| Raw data |
>>>>>

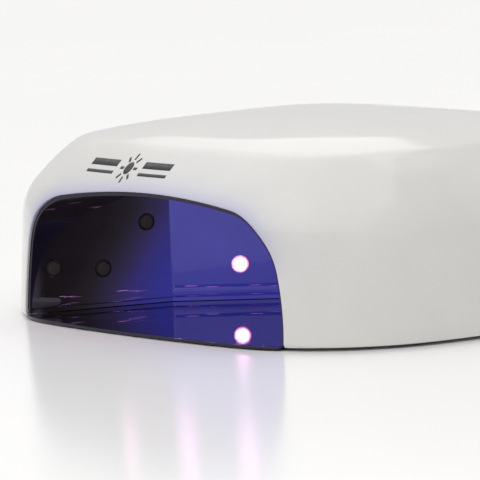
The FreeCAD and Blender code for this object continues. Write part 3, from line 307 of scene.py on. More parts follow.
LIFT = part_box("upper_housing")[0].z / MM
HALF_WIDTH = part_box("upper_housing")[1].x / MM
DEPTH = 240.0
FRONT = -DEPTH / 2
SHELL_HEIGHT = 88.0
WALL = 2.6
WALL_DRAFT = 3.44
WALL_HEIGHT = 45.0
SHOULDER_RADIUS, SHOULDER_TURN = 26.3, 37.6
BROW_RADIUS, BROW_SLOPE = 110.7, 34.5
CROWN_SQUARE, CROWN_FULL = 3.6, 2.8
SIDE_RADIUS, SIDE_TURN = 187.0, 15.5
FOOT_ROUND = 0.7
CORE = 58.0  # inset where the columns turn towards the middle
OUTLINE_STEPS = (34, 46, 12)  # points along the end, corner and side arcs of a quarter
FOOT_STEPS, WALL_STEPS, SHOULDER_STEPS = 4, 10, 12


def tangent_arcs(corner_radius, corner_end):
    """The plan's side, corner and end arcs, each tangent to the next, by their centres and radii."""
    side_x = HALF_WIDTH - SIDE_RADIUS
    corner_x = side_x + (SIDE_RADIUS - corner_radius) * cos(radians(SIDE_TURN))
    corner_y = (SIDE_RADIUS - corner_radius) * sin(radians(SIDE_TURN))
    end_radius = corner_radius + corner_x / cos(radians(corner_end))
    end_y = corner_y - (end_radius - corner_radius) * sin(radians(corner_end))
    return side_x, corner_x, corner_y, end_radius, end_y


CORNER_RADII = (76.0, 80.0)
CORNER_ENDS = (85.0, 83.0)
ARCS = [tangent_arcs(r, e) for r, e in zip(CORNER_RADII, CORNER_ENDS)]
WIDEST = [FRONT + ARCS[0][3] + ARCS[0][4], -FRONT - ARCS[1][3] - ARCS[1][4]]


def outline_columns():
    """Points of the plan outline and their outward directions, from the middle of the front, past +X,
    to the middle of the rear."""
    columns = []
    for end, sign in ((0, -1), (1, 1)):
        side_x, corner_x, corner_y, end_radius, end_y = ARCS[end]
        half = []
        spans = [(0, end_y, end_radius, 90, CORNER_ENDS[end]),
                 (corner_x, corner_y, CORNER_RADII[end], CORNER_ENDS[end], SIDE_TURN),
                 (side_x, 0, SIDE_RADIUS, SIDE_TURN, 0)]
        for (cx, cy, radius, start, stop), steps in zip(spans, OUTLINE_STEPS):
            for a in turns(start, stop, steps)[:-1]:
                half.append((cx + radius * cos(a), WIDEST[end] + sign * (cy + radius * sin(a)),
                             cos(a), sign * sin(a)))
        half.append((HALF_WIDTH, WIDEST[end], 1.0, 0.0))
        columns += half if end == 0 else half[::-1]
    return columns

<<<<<

| Written exercise |
Reproduce the full listing exactly.

| Solution to the problem |
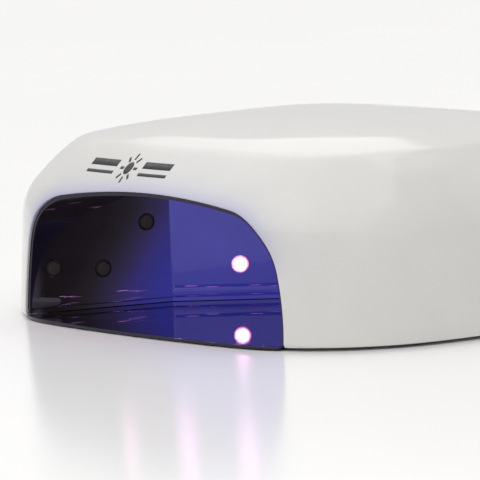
The FreeCAD and Blender code for this object continues. Write part 3, from line 307 of scene.py on. More parts follow.
LIFT = part_box("upper_housing")[0].z / MM
HALF_WIDTH = part_box("upper_housing")[1].x / MM
DEPTH = 240.0
FRONT = -DEPTH / 2
SHELL_HEIGHT = 88.0
WALL = 2.6
WALL_DRAFT = 3.44
WALL_HEIGHT = 45.0
SHOULDER_RADIUS, SHOULDER_TURN = 26.3, 37.6
BROW_RADIUS, BROW_SLOPE = 110.7, 34.5
CROWN_SQUARE, CROWN_FULL = 3.6, 2.8
SIDE_RADIUS, SIDE_TURN = 187.0, 15.5
FOOT_ROUND = 0.7
CORE = 58.0  # inset where the columns turn towards the middle
OUTLINE_STEPS = (34, 46, 12)  # points along the end, corner and side arcs of a quarter
FOOT_STEPS, WALL_STEPS, SHOULDER_STEPS = 4, 10, 12


def tangent_arcs(corner_radius, corner_end):
    """The plan's side, corner and end arcs, each tangent to the next, by their centres and radii."""
    side_x = HALF_WIDTH - SIDE_RADIUS
    corner_x = side_x + (SIDE_RADIUS - corner_radius) * cos(radians(SIDE_TURN))
    corner_y = (SIDE_RADIUS - corner_radius) * sin(radians(SIDE_TURN))
    end_radius = corner_radius + corner_x / cos(radians(corner_end))
    end_y = corner_y - (end_radius - corner_radius) * sin(radians(corner_end))
    return side_x, corner_x, corner_y, end_radius, end_y


CORNER_RADII = (76.0, 80.0)
CORNER_ENDS = (85.0, 83.0)
ARCS = [tangent_arcs(r, e) for r, e in zip(CORNER_RADII, CORNER_ENDS)]
WIDEST = [FRONT + ARCS[0][3] + ARCS[0][4], -FRONT - ARCS[1][3] - ARCS[1][4]]


def outline_columns():
    """Points of the plan outline and their outward directions, from the middle of the front, past +X,
    to the middle of the rear."""
    columns = []
    for end, sign in ((0, -1), (1, 1)):
        side_x, corner_x, corner_y, end_radius, end_y = ARCS[end]
        half = []
        spans = [(0, end_y, end_radius, 90, CORNER_ENDS[end]),
                 (corner_x, corner_y, CORNER_RADII[end], CORNER_ENDS[end], SIDE_TURN),
                 (side_x, 0, SIDE_RADIUS, SIDE_TURN, 0)]
        for (cx, cy, radius, start, stop), steps in zip(spans, OUTLINE_STEPS):
            for a in turns(start, stop, steps)[:-1]:
                half.append((cx + radius * cos(a), WIDEST[end] + sign * (cy + radius * sin(a)),
                             cos(a), sign * sin(a)))
        half.append((HALF_WIDTH, WIDEST[end], 1.0, 0.0))
        columns += half if end == 0 else half[::-1]
    return columns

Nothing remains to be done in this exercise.